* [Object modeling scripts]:
--------------------

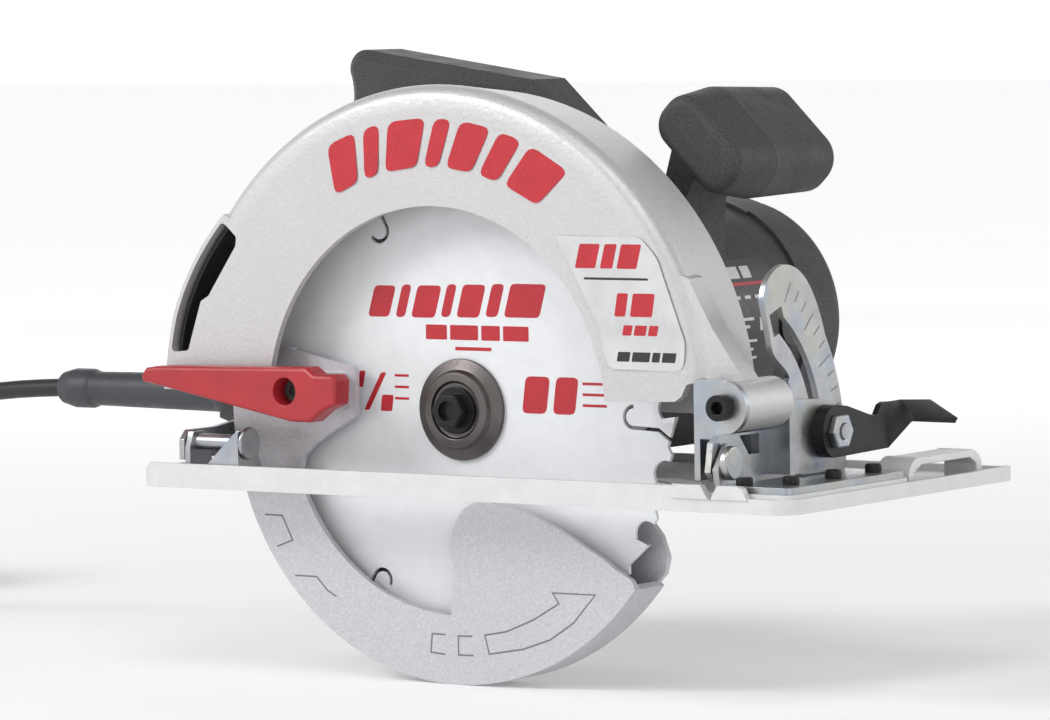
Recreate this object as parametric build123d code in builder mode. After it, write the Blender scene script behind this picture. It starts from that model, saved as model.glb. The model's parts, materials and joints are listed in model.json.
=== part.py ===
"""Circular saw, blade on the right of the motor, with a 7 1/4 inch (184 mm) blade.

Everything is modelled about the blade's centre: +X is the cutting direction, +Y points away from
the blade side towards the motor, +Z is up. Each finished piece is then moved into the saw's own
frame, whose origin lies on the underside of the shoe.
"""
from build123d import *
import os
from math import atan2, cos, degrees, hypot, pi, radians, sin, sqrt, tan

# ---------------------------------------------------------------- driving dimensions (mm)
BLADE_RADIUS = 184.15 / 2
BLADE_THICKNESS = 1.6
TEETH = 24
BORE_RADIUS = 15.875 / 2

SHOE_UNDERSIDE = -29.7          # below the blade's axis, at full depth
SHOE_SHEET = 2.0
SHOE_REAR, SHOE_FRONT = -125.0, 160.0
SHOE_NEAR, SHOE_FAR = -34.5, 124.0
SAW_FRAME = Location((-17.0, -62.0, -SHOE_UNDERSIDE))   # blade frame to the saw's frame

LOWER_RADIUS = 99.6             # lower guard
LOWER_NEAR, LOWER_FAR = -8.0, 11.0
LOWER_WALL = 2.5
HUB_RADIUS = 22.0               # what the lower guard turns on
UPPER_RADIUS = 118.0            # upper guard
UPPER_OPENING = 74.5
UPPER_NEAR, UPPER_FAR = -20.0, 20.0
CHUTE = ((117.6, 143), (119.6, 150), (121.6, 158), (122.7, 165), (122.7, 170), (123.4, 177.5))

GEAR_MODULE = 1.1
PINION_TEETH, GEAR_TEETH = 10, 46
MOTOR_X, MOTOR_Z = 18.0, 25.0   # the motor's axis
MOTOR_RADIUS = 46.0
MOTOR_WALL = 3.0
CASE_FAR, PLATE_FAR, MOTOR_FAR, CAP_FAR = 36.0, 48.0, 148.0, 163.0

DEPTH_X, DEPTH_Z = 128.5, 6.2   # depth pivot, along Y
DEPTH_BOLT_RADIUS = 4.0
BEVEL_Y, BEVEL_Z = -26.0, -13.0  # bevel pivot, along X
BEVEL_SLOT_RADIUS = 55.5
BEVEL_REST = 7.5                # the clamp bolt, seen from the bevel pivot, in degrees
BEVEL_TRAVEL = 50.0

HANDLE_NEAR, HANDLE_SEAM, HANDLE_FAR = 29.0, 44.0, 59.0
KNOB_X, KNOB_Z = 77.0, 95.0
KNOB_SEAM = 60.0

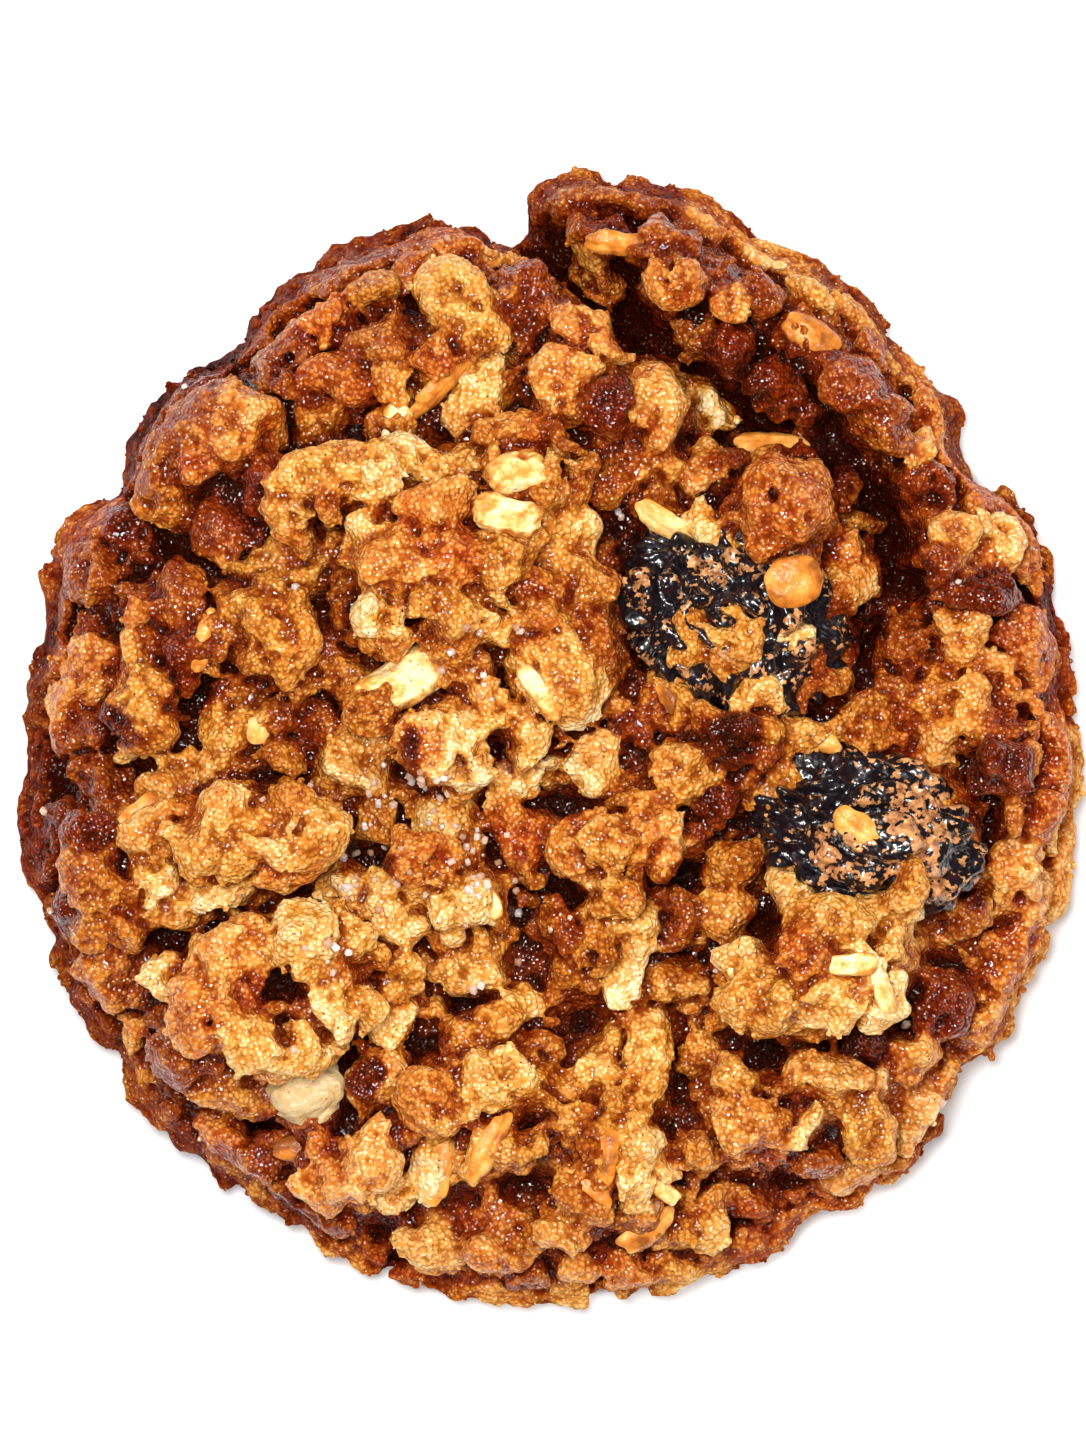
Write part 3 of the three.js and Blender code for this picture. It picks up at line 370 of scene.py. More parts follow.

--------------------

* [OBJECTIVE]: Repeat, exactly and only, the lines from the beginning of the material through the line that contains "(184 mm) blade.".

* [THE SOLUTION]:
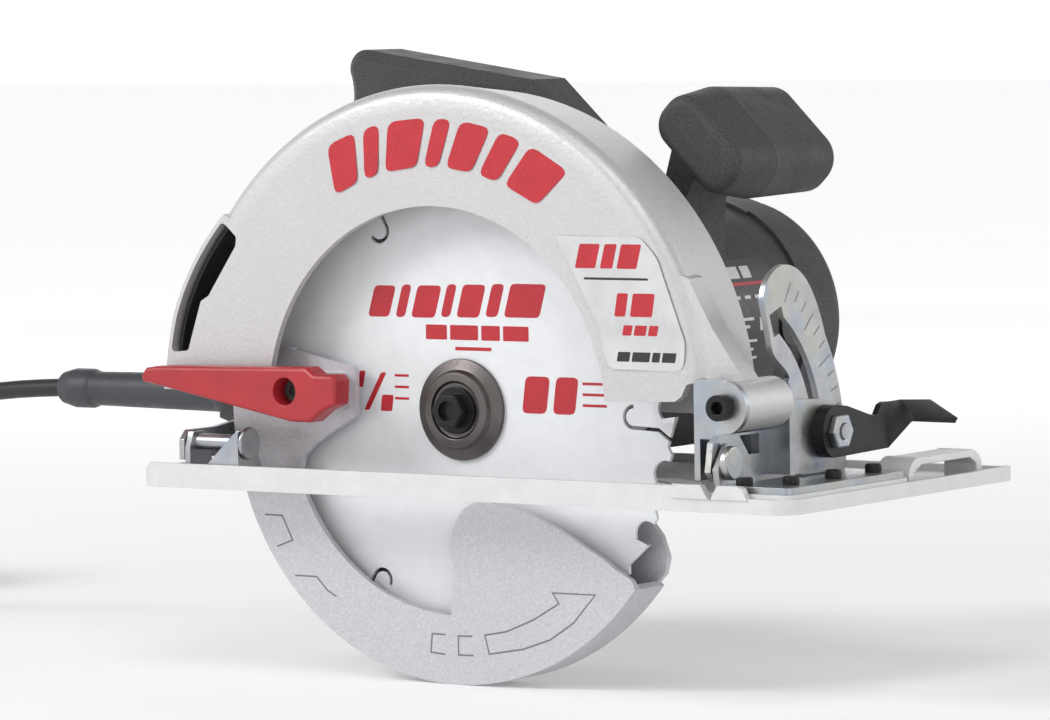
Recreate this object as parametric build123d code in builder mode. After it, write the Blender scene script behind this picture. It starts from that model, saved as model.glb. The model's parts, materials and joints are listed in model.json.
=== part.py ===
"""Circular saw, blade on the right of the motor, with a 7 1/4 inch (184 mm) blade.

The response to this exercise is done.